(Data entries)
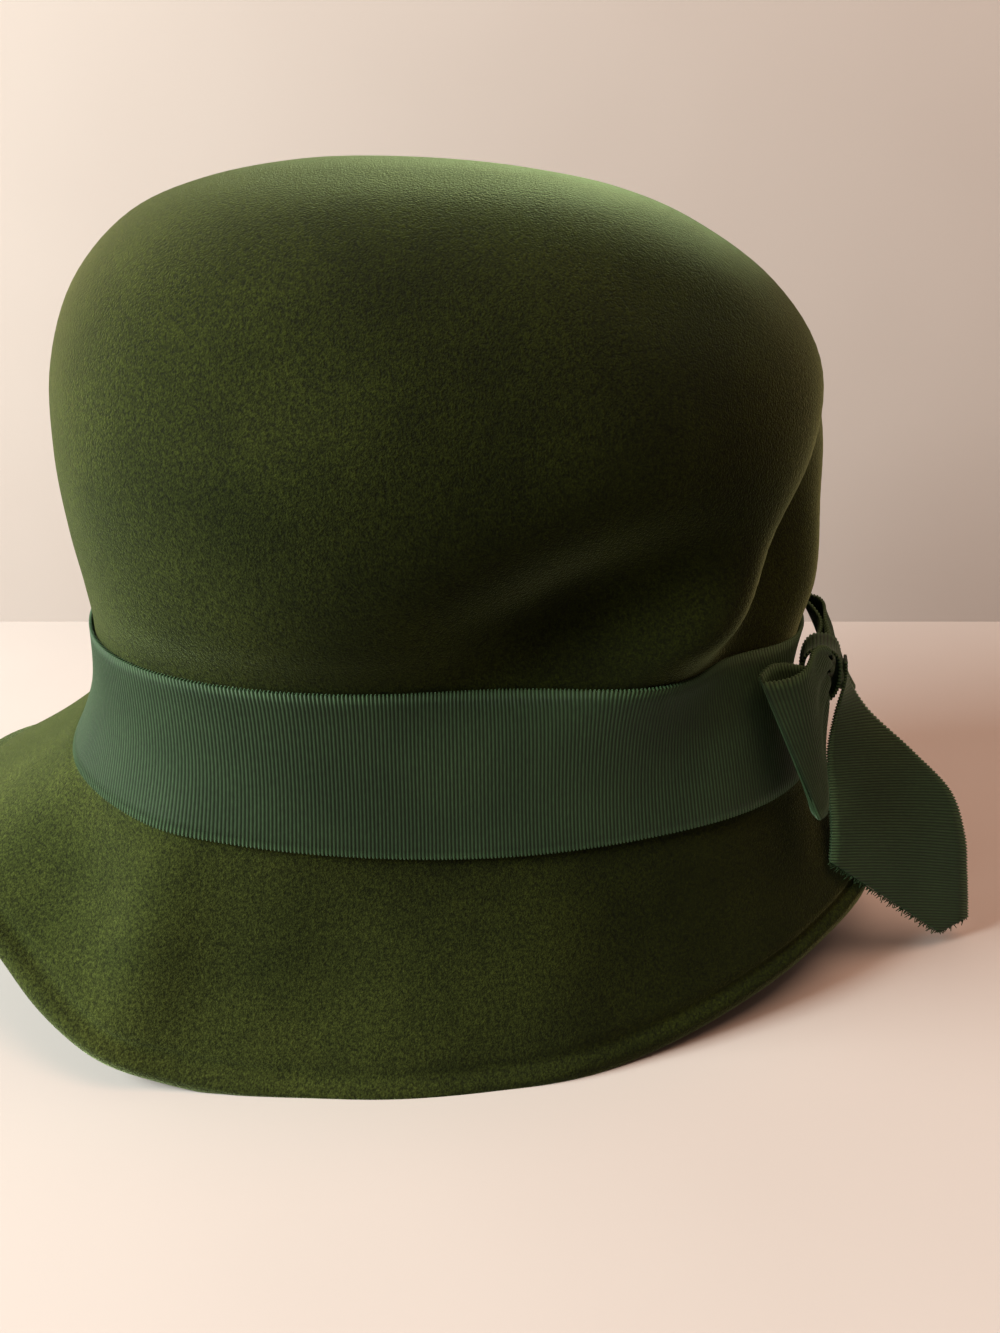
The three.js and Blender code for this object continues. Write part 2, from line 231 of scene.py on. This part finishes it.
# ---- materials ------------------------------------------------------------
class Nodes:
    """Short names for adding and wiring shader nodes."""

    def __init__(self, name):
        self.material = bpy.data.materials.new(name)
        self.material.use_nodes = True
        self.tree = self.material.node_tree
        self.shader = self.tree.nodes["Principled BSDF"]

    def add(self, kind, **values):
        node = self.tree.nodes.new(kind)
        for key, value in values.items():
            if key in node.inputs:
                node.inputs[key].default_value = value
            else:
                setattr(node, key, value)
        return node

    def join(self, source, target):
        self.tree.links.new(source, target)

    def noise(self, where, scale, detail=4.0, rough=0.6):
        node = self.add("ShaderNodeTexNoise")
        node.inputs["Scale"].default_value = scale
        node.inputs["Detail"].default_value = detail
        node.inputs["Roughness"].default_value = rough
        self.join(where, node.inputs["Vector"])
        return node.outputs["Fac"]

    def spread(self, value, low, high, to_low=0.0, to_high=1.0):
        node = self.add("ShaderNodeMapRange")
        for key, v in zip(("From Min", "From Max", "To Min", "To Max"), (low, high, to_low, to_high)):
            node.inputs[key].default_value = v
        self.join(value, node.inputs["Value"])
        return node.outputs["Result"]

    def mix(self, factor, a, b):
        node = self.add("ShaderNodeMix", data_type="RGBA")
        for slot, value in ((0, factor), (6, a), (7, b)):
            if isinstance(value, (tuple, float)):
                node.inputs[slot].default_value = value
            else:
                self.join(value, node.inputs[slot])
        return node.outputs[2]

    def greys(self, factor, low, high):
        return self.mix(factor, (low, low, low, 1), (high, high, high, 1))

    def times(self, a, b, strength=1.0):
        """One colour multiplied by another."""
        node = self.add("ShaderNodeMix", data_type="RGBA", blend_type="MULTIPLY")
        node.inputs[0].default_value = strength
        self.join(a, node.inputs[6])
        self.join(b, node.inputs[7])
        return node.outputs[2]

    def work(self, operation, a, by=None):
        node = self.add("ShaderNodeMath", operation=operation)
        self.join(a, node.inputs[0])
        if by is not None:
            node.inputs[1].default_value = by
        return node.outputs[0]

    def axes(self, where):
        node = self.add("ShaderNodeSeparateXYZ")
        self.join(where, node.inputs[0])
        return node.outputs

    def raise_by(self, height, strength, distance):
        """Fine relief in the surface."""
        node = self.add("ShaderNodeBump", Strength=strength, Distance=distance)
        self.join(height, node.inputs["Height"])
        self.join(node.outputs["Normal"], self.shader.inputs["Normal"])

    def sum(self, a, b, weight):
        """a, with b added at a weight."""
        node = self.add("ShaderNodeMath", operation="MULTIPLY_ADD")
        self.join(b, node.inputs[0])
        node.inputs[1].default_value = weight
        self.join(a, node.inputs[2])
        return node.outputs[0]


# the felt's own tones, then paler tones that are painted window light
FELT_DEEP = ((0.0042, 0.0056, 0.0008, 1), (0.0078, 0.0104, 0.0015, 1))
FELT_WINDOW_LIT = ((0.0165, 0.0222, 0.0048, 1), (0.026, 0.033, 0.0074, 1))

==

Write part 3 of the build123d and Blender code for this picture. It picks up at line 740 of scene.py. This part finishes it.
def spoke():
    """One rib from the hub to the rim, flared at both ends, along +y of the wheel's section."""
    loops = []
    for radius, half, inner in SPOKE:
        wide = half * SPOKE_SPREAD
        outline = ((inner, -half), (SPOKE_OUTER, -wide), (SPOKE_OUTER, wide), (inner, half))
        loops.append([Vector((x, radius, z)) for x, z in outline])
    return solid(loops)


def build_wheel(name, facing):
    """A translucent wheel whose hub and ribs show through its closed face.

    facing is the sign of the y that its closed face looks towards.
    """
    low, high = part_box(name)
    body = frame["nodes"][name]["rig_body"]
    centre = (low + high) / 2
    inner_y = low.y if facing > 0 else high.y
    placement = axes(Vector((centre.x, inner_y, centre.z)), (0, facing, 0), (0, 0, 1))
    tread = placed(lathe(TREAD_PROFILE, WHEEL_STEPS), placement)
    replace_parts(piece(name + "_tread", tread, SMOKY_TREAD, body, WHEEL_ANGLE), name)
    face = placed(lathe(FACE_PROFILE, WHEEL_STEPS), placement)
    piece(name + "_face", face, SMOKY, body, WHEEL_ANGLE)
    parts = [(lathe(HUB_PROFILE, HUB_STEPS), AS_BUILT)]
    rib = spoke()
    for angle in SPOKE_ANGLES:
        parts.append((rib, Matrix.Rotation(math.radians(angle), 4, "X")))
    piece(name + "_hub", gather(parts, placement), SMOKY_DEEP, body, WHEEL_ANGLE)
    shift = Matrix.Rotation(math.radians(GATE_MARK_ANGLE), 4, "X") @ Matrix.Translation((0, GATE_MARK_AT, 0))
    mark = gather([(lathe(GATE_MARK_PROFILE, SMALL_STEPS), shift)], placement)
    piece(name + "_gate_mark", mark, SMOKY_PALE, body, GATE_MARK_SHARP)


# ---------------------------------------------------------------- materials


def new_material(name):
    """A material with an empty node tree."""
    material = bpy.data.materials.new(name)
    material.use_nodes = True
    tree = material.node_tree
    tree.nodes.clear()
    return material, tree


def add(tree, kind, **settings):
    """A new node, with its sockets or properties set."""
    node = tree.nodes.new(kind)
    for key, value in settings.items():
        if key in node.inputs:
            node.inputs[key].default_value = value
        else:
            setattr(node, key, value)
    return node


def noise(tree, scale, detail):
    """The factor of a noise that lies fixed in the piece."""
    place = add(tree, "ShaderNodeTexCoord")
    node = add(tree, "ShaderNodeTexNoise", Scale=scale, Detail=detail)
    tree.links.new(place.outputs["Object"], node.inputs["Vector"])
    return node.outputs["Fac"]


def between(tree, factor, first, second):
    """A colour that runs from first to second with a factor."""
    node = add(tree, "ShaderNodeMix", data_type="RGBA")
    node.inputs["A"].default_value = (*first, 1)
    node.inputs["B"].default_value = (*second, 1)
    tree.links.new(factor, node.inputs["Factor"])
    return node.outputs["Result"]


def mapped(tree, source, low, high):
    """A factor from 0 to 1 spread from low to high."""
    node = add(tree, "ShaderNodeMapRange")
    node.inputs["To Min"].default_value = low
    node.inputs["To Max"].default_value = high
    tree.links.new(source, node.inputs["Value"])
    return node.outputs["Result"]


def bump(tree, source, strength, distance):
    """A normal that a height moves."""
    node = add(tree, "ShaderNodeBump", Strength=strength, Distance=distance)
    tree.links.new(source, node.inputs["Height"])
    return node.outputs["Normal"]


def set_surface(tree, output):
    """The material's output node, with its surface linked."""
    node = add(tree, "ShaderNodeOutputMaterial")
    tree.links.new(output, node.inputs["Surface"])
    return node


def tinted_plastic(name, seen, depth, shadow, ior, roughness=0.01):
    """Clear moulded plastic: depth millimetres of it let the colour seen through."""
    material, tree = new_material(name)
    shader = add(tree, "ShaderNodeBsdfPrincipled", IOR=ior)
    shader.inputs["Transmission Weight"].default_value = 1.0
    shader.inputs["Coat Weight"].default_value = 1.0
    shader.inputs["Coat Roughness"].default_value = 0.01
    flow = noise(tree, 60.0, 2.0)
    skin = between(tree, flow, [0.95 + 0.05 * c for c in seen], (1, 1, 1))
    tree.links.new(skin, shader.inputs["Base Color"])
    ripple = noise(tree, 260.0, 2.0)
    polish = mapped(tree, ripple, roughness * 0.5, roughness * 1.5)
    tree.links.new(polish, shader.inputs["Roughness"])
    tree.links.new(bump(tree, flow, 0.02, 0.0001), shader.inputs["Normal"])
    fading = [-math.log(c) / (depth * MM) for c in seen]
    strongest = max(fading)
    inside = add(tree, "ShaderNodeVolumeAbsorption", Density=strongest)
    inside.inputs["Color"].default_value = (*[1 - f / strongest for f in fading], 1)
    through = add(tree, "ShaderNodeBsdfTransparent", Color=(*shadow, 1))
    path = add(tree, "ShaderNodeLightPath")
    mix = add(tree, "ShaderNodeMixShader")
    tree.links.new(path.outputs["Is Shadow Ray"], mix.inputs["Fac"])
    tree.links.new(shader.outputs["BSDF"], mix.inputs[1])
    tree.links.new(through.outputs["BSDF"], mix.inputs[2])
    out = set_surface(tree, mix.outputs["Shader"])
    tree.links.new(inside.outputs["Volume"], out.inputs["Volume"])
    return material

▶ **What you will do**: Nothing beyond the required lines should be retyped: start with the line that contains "The three.js and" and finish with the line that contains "self.tree.links.new(source, target)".

▶ **In response**:
The three.js and Blender code for this object continues. Write part 2, from line 231 of scene.py on. This part finishes it.
# ---- materials ------------------------------------------------------------
class Nodes:
    """Short names for adding and wiring shader nodes."""

    def __init__(self, name):
        self.material = bpy.data.materials.new(name)
        self.material.use_nodes = True
        self.tree = self.material.node_tree
        self.shader = self.tree.nodes["Principled BSDF"]

    def add(self, kind, **values):
        node = self.tree.nodes.new(kind)
        for key, value in values.items():
            if key in node.inputs:
                node.inputs[key].default_value = value
            else:
                setattr(node, key, value)
        return node

    def join(self, source, target):
        self.tree.links.new(source, target)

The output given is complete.